If the angels (and demons) of the hours are more forceful in their works because of their spatial-temporal presence, then note one of the ramifications of this: any of their antics can cause problems for you both spatially and temporally in a way that planetary spirits wouldn’t be able to cause so quick or so hard because of their spatial-temporal distance.  Just as how any event where the genius loci is troubled can go awry because the spirits of that land are unsettled, how much more so would it be if the angels or demons presiding over the immediate time and space of your ritual were acting up?  Many magicians nowadays take pains to guard their temples and sacred spaces and ritual areas from physical, acoustic, and spiritual invaders, but I haven’t heard of anyone warding the time or the overall spatial-temporal context of the ritual.

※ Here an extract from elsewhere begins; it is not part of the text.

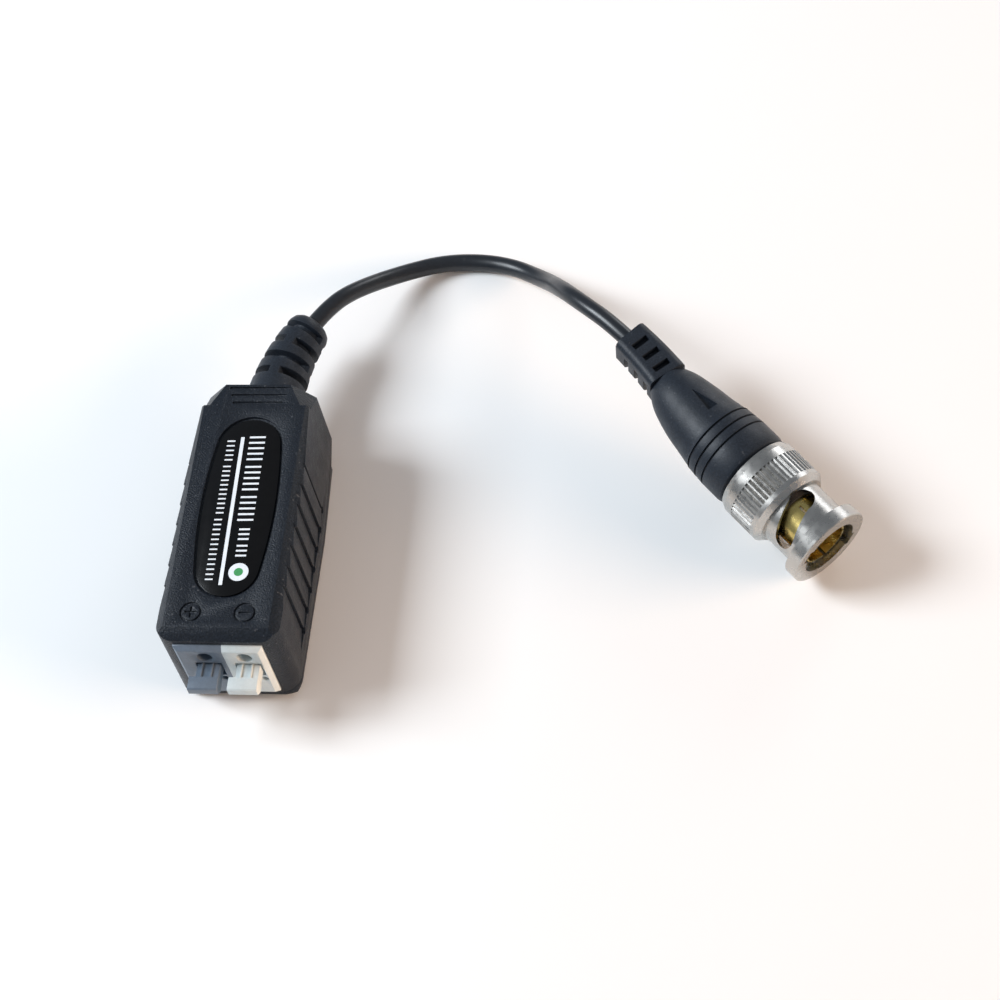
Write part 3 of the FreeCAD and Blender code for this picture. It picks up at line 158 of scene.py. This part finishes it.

In this sense, we have an exceedingly good case to make to bring back the angels of the hours, or at least reincorporate them into our work: to give us further protection in our rituals by warding not only the space of the ritual but also the time of the ritual, by focusing on the most immediately felt and known temporal effect, that of the hour itself, apart and before any planetary rulership even begins to come into play.  You can see this in how far the Heptameron goes to build its Circle of Art, by incorporating the names of the hour, the season, the spirits of the winds, the minor angels of the heavens, and the planetary angel(s) of the day itself.  While we don’t need to go so far to clear the airs, so to speak, I claim that by simply giving a token nod to the angel ruling the hour of the ritual, we can make our results much stronger and more direct.  We probably needn’t do much more than offer a sincere invocation to the angel of the hour with its dukes in the Pauline fashion, or to the angel with its demon of the hour and day in the Hygromantic way, simply to open the ways for our ritual to proceed as we desire and that all baneful, harmful influences be kept at bay by the strength and virtues bestowed upon the angel and its ministering spirits/serving demons.

This is definitely something I want to explore more, in addition to the Arbatel works, and see if I can’t augment my already-existing Trithemian rite with an invocation to the angel of the hours.  I’d need to get more supplies and tools for it, but I think a proper Pauline Table of Practice to experiment with wouldn’t hurt, either.